Under the proposals being discussed, the trial itself and the verdicts delivered by the jury would not be filmed. The Lord Chancellor has suggested a cautious start to the programme, with the Court of Appeal’s august deliberations taking center stage and Crown Court trials being added later.

According to Clarke, “there’s a lot of misunderstanding on how the criminal justice system works. What we don’t want is theater and we don’t want to alter the behavior or the conduct of the trial. We want to encourage people to have confidence in it.” What we need, he added, is “… above all transparency in the way the system works”.

This sounds like a laudable aim and, to be fair, it does not sound ill-conceived or hasty. Indeed, the suggestion has the support of the most senior civil judge in England and Wales, the Master of the Rolls, Lord Neuberger, a former Supreme Court justice.

Transparency, like “stakeholders” and “engagement”, is one of the watchwords of the present political generation. Transparency – clarity or openness – about the organs of the state is one of the most important ways in which citizens can check upon the work done in their names and should, therefore, be welcomed. But is this really what we need, now?

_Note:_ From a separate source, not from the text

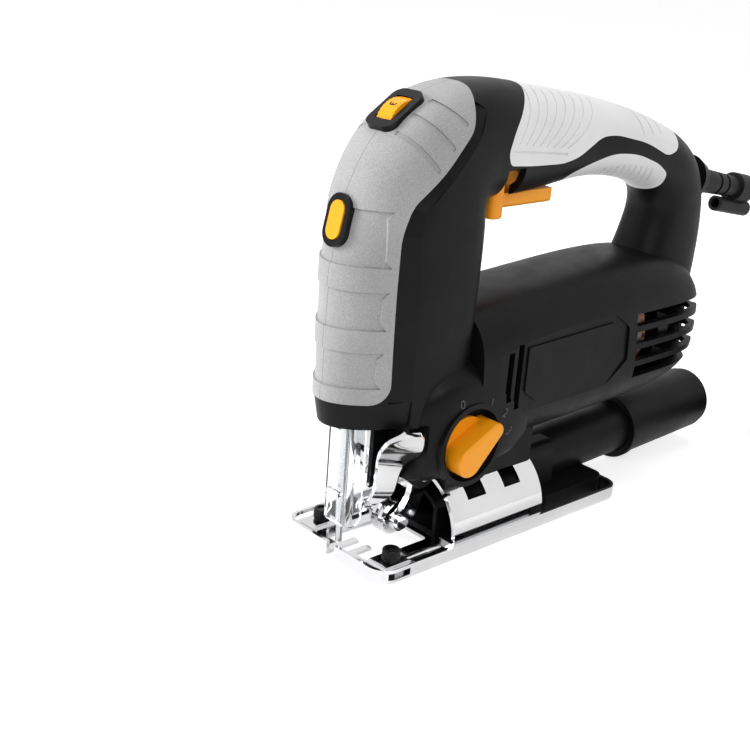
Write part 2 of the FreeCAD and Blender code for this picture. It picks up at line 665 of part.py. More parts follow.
def armature_core():
    """Laminated core with winding slots and the two winding heads."""
    core = rod((-90, 0, MOTOR_Z), X, 16.5, 54)
    slots = []
    for i in range(12):
        slot = box(-91, -35, -1.1, 1.1, MOTOR_Z + 11.5, MOTOR_Z + 20)
        slot.rotate(V(0, 0, MOTOR_Z), X, 30 * i)
        slots.append(slot)
    heads = [rod((-100, 0, MOTOR_Z), X, 13, 10), rod((-36, 0, MOTOR_Z), X, 13, 9)]
    core = core.cut(slots).fuse(heads)
    return core.cut(rod((-140, 0, MOTOR_Z), X, 4, 200))


def commutator():
    body = tube((-118, 0, MOTOR_Z), X, 11, 4, 14)
    slots = []
    for i in range(16):
        slot = box(-119, -105, -0.4, 0.4, MOTOR_Z + 9.8, MOTOR_Z + 12)
        slot.rotate(V(0, 0, MOTOR_Z), X, 22.5 * i)
        slots.append(slot)
    return body.cut(slots)


def cooling_fan():
    hub = rod((-20, 0, MOTOR_Z), X, 8, 12)
    disc = rod((-20, 0, MOTOR_Z), X, 25, 1.6)
    blades = []
    for i in range(12):
        blade = box(-19, -8, -0.7, 0.7, MOTOR_Z + 7, MOTOR_Z + 24.5)
        blade.rotate(V(0, 0, MOTOR_Z), X, 30 * i)
        blades.append(blade)
    return disc.fuse([hub] + blades).cut(rod((-30, 0, MOTOR_Z), X, 4, 40))


def stator():
    body = tube((-92, 0, MOTOR_Z), X, 28, 17.5, 58)
    flats = [box(-100, 0, -40, 40, MOTOR_Z + 25.5, MOTOR_Z + 40), box(-100, 0, -40, 40, 0, MOTOR_Z - 25.5)]
    return body.cut(flats)


def field_coils():
    rings = []
    for x0, x1 in ((-99, -92), (-34, -27)):
        ring = tube((x0, 0, MOTOR_Z), X, 25, 17.8, x1 - x0)
        rings.append(ring)
    return Part.makeCompound(rings)


BRUSH_X = -111.0


def brush_parts():
    holder = box(BRUSH_X - 4, BRUSH_X + 4, 12.5, 27, MOTOR_Z - 4, MOTOR_Z + 4)
    holder = holder.cut(box(BRUSH_X - 3, BRUSH_X + 3, 10, 25.5, MOTOR_Z - 3, MOTOR_Z + 3))
    brush = box(BRUSH_X - 3, BRUSH_X + 3, 11.2, 22, MOTOR_Z - 3, MOTOR_Z + 3)
    return both(holder), both(brush)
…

First, it is important to remember that the rubicon has been crossed and the penetrating glare of the lens has been introduced to the UK’s senior appellate court, the Supreme Court. This tribunal, however, hears no evidence. There is no jury and no edge-of-seat cross-examination. Its hearings are dominated by learned, in-depth legal submissions. I have not got the figures to hand but, my guess would be, Supreme Court TV is not very popular viewing.

Criminal courts are different and it must not be assumed that what works for one tribunal will work with another. Criminal process is fraught with questions of evidence and cross-examination, bad character issues, previous convictions and victims. And, of course, sentencing policy, set centrally. Yes, the sentence comes at the conclusion of the trial but this does not guarantee that it represents or reflects the course of the hearing.

It is tempting to see this gambit as an attempt to deal with tabloid taunts that Mr X or Miss Y has “walked free from court” or has “got off lightly”. Or, taking recent events as a touchstone, that a participant in the London riots has been dealt with too harshly and disproportionately. The fact is that, for perfectly sound reasons, different juries and judges in different places on different facts come to different conclusions. It is hard to reduce these factors to a television transcript.

My concern is that without adequate explanation of why judges give particular sentences, such a move could be a retrograde step and make the process less clear than it is now. In order to understand a trial and why a particular sentence is given, a viewer will need far more information than they are going to have, both in terms of the law and the facts of the offense in question.

The key, it seems to me, is the management of expectations. A viewer who has a robust view that “life should mean life” will find the process he sees less than clear and, probably frustrating. The experience will either confirm or exacerbate his worst fears that the system does not deliver, rather than allay them. Arguably, this will make the system more transparent but whether it will actually make anyone more confident that the system provides justice is not clear.

We mustn’t court cameras for the sake of it and as if they are a panacea for the ills, perceived or real, of the criminal justice system (not, to be fair, that the Justice Ministry has suggested that they are). We need to be clear why we want this change and what effect we think it will have. Undoubtedly some changes are needed including greater clarity about sentencing policy and better education about how sentencing works. But I am not sure that these changes are the way to achieve this, if that is what is wanted. Ministers will need to ensure that they are not simply courting further controversy.